[start of Material supplied]

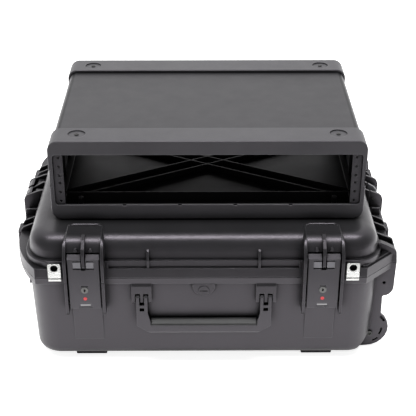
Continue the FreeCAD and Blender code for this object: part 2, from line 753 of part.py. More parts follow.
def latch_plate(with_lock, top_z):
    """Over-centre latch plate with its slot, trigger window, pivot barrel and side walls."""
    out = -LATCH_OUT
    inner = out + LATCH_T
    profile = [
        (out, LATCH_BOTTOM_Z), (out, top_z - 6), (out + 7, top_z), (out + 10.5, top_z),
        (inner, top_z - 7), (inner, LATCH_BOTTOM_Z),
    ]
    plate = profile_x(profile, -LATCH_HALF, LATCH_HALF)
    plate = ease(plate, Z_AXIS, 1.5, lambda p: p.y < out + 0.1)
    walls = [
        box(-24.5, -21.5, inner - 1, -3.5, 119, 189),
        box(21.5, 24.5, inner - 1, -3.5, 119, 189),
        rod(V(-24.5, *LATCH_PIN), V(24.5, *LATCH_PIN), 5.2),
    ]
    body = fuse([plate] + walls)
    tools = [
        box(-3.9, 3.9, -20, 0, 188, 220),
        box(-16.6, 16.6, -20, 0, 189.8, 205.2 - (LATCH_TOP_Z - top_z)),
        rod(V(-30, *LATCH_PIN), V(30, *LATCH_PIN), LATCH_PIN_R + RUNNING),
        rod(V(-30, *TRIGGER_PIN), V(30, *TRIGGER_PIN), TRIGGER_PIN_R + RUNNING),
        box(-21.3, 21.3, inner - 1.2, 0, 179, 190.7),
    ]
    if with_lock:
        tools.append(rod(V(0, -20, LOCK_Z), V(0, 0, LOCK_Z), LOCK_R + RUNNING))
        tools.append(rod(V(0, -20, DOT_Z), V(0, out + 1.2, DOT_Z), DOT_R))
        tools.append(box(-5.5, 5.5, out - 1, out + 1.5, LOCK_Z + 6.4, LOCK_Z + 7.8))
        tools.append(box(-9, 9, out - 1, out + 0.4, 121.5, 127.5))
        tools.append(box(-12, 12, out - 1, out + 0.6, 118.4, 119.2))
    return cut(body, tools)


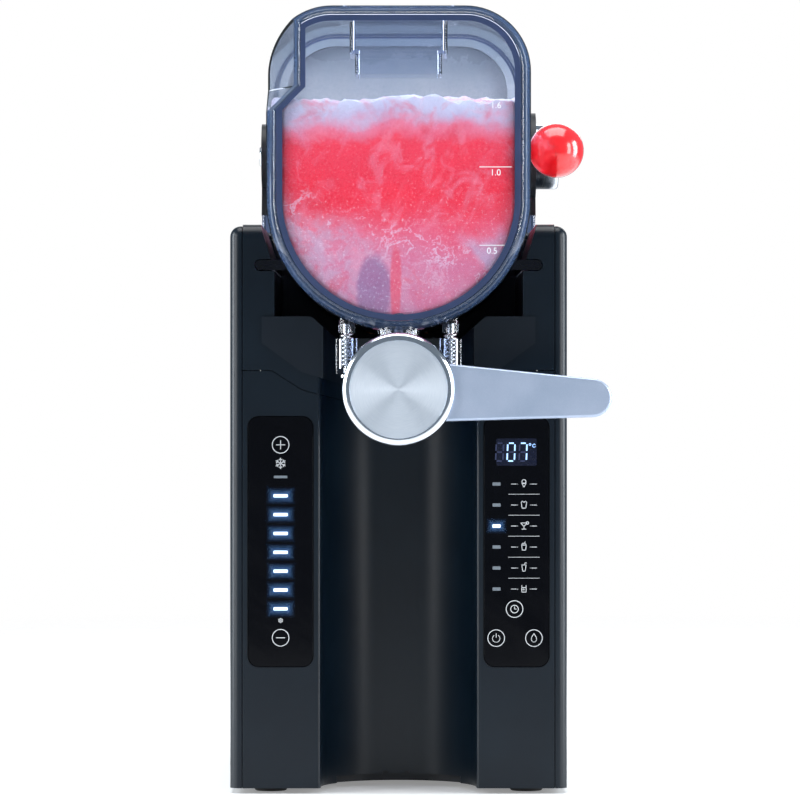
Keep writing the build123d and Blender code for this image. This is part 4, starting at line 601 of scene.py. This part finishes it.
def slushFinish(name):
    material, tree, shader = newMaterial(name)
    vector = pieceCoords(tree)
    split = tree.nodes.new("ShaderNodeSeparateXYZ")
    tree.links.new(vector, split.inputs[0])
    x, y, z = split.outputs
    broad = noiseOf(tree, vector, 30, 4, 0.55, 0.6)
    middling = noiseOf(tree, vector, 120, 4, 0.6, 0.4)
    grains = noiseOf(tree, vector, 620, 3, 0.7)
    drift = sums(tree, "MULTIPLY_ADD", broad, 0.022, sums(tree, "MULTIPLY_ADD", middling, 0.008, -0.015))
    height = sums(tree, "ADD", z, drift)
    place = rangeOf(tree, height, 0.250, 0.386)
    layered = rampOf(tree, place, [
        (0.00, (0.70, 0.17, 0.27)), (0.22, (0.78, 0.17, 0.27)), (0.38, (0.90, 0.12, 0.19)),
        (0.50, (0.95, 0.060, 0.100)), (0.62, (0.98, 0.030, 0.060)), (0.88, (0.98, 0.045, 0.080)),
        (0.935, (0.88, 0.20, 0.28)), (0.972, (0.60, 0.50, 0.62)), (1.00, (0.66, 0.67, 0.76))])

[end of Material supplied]

* [The exercise] Make a verbatim copy of every entry shown above.

* [Result of this exercise]
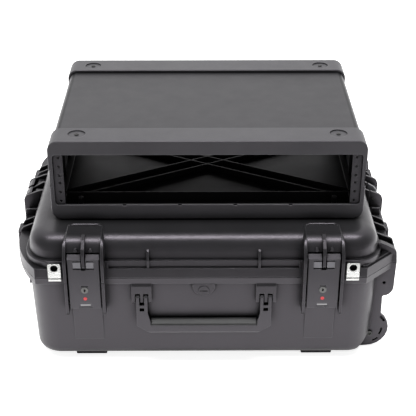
Continue the FreeCAD and Blender code for this object: part 2, from line 753 of part.py. More parts follow.
def latch_plate(with_lock, top_z):
    """Over-centre latch plate with its slot, trigger window, pivot barrel and side walls."""
    out = -LATCH_OUT
    inner = out + LATCH_T
    profile = [
        (out, LATCH_BOTTOM_Z), (out, top_z - 6), (out + 7, top_z), (out + 10.5, top_z),
        (inner, top_z - 7), (inner, LATCH_BOTTOM_Z),
    ]
    plate = profile_x(profile, -LATCH_HALF, LATCH_HALF)
    plate = ease(plate, Z_AXIS, 1.5, lambda p: p.y < out + 0.1)
    walls = [
        box(-24.5, -21.5, inner - 1, -3.5, 119, 189),
        box(21.5, 24.5, inner - 1, -3.5, 119, 189),
        rod(V(-24.5, *LATCH_PIN), V(24.5, *LATCH_PIN), 5.2),
    ]
    body = fuse([plate] + walls)
    tools = [
        box(-3.9, 3.9, -20, 0, 188, 220),
        box(-16.6, 16.6, -20, 0, 189.8, 205.2 - (LATCH_TOP_Z - top_z)),
        rod(V(-30, *LATCH_PIN), V(30, *LATCH_PIN), LATCH_PIN_R + RUNNING),
        rod(V(-30, *TRIGGER_PIN), V(30, *TRIGGER_PIN), TRIGGER_PIN_R + RUNNING),
        box(-21.3, 21.3, inner - 1.2, 0, 179, 190.7),
    ]
    if with_lock:
        tools.append(rod(V(0, -20, LOCK_Z), V(0, 0, LOCK_Z), LOCK_R + RUNNING))
        tools.append(rod(V(0, -20, DOT_Z), V(0, out + 1.2, DOT_Z), DOT_R))
        tools.append(box(-5.5, 5.5, out - 1, out + 1.5, LOCK_Z + 6.4, LOCK_Z + 7.8))
        tools.append(box(-9, 9, out - 1, out + 0.4, 121.5, 127.5))
        tools.append(box(-12, 12, out - 1, out + 0.6, 118.4, 119.2))
    return cut(body, tools)


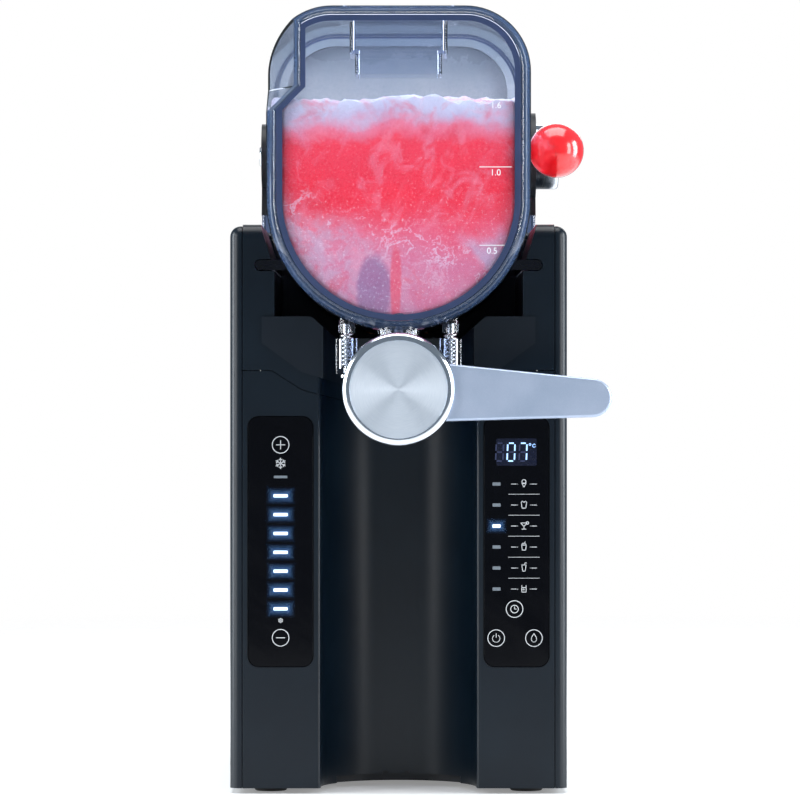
Keep writing the build123d and Blender code for this image. This is part 4, starting at line 601 of scene.py. This part finishes it.
def slushFinish(name):
    material, tree, shader = newMaterial(name)
    vector = pieceCoords(tree)
    split = tree.nodes.new("ShaderNodeSeparateXYZ")
    tree.links.new(vector, split.inputs[0])
    x, y, z = split.outputs
    broad = noiseOf(tree, vector, 30, 4, 0.55, 0.6)
    middling = noiseOf(tree, vector, 120, 4, 0.6, 0.4)
    grains = noiseOf(tree, vector, 620, 3, 0.7)
    drift = sums(tree, "MULTIPLY_ADD", broad, 0.022, sums(tree, "MULTIPLY_ADD", middling, 0.008, -0.015))
    height = sums(tree, "ADD", z, drift)
    place = rangeOf(tree, height, 0.250, 0.386)
    layered = rampOf(tree, place, [
        (0.00, (0.70, 0.17, 0.27)), (0.22, (0.78, 0.17, 0.27)), (0.38, (0.90, 0.12, 0.19)),
        (0.50, (0.95, 0.060, 0.100)), (0.62, (0.98, 0.030, 0.060)), (0.88, (0.98, 0.045, 0.080)),
        (0.935, (0.88, 0.20, 0.28)), (0.972, (0.60, 0.50, 0.62)), (1.00, (0.66, 0.67, 0.76))])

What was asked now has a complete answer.